▶ [Required work]: Search the material below for the string "Write" and list each line that holds it.

▶ [Records for the task]:
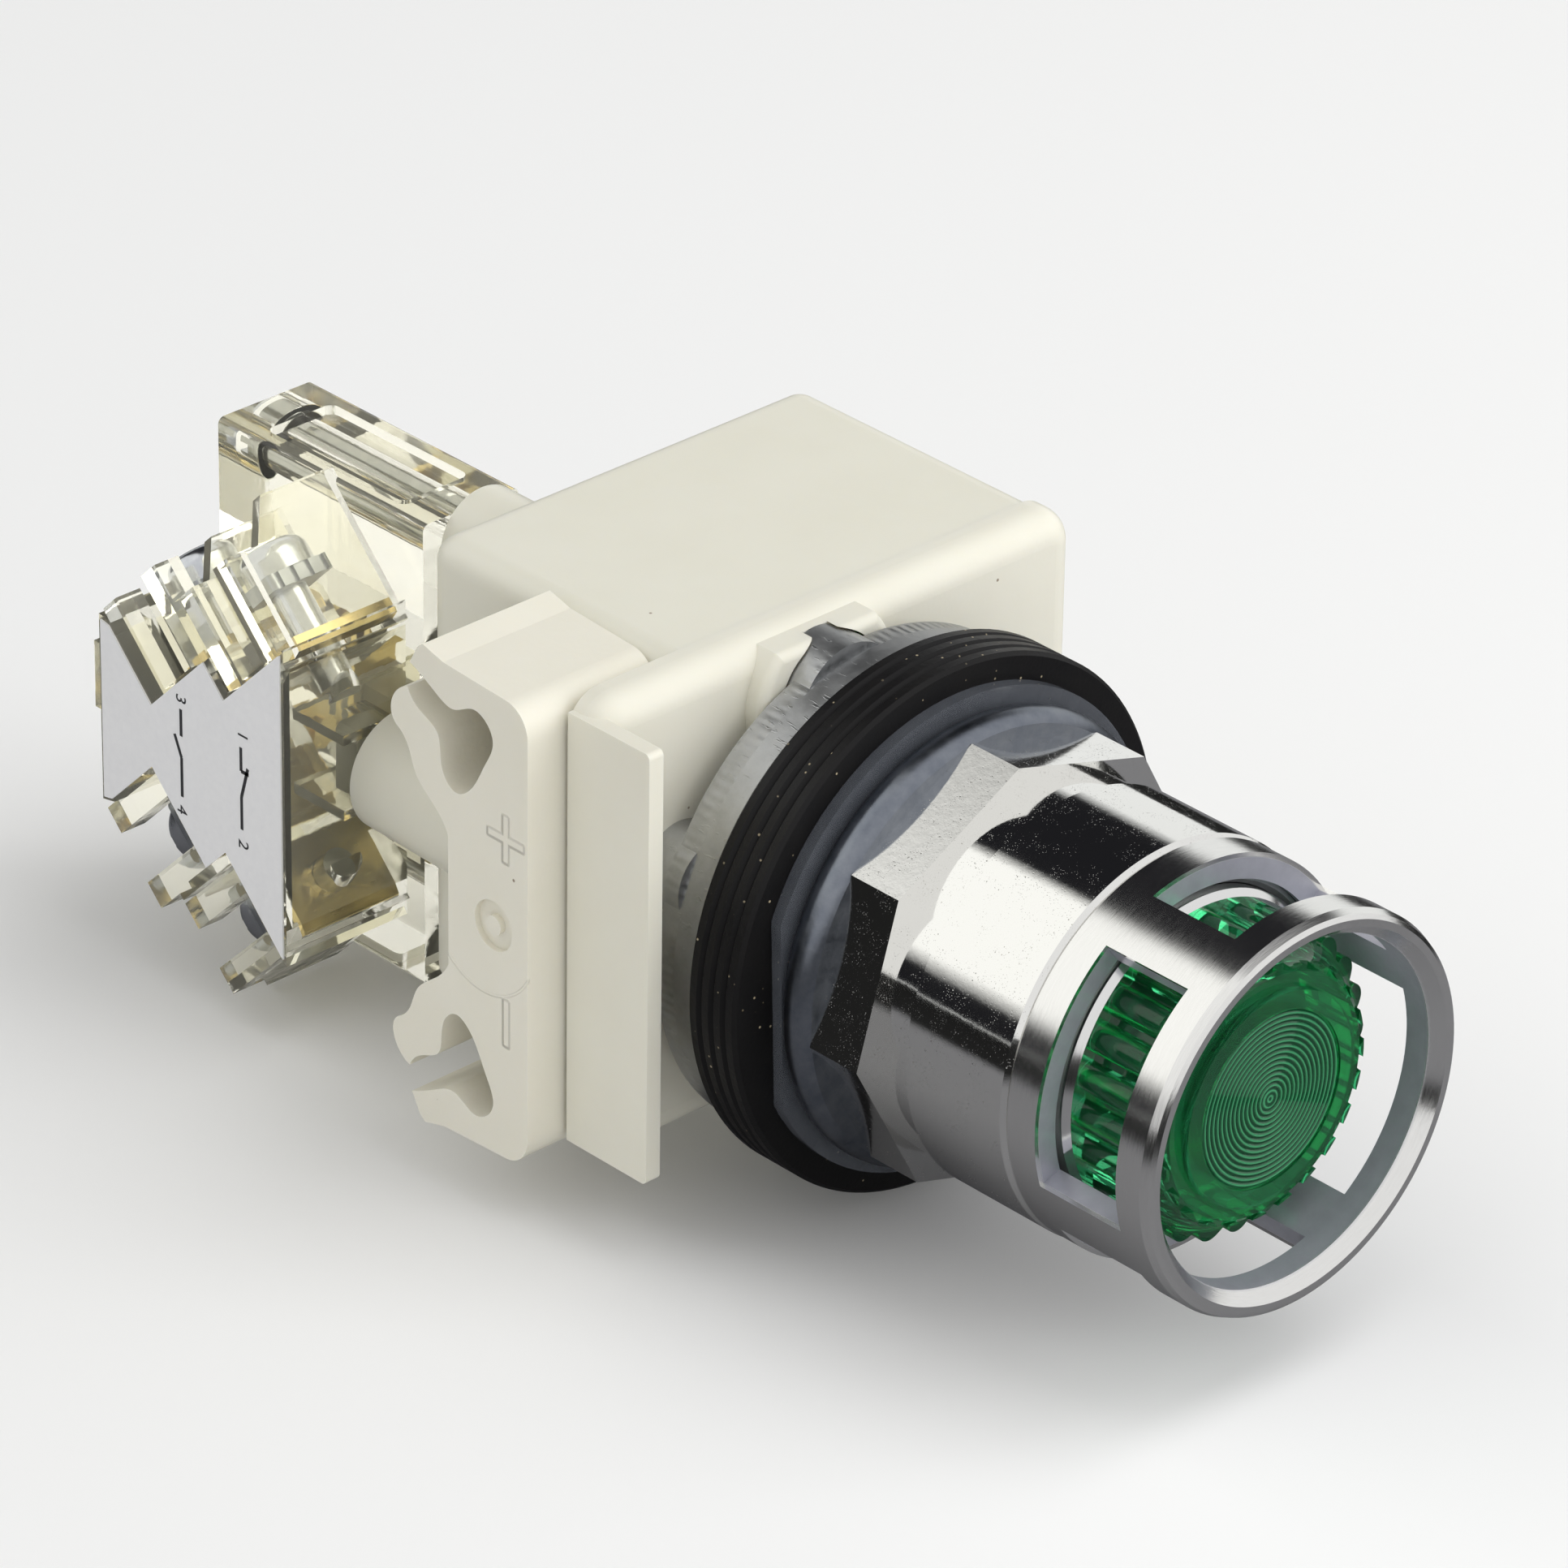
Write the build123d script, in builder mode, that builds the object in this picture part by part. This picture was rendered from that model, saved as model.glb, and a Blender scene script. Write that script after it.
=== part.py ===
--
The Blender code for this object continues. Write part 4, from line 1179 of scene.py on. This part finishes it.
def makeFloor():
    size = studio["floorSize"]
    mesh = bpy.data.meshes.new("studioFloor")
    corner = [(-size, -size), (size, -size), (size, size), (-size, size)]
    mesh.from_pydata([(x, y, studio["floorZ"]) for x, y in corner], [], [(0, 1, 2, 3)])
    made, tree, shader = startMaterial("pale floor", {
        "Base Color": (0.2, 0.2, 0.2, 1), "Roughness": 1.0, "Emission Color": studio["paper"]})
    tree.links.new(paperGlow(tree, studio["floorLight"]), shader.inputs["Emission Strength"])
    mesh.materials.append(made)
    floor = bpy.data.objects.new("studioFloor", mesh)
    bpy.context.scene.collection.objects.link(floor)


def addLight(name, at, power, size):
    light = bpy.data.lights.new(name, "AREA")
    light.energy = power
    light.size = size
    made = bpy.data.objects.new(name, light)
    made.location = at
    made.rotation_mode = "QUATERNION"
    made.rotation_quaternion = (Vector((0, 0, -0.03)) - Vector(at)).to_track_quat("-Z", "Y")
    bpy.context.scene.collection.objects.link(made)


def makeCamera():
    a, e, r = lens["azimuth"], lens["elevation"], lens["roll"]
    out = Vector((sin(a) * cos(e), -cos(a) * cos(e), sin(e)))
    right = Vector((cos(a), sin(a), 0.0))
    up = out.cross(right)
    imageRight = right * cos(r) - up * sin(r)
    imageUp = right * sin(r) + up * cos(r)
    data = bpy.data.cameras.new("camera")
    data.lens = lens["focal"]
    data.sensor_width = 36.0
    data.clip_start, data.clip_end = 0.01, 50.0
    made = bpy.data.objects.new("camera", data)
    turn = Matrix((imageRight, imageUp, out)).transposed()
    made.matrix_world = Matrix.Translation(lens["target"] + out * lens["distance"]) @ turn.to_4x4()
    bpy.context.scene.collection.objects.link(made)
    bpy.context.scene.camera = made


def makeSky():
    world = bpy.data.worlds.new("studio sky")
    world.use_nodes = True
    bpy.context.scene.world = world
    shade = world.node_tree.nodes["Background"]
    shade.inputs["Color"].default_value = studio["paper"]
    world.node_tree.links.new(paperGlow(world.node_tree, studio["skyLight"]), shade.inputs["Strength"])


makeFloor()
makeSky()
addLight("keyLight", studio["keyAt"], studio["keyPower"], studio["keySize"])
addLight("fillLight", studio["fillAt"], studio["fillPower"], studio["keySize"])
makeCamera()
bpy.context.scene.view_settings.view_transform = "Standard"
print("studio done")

▶ [Result for this exercise]:
Write the build123d script, in builder mode, that builds the object in this picture part by part. This picture was rendered from that model, saved as model.glb, and a Blender scene script. Write that script after it.
The Blender code for this object continues. Write part 4, from line 1179 of scene.py on. This part finishes it.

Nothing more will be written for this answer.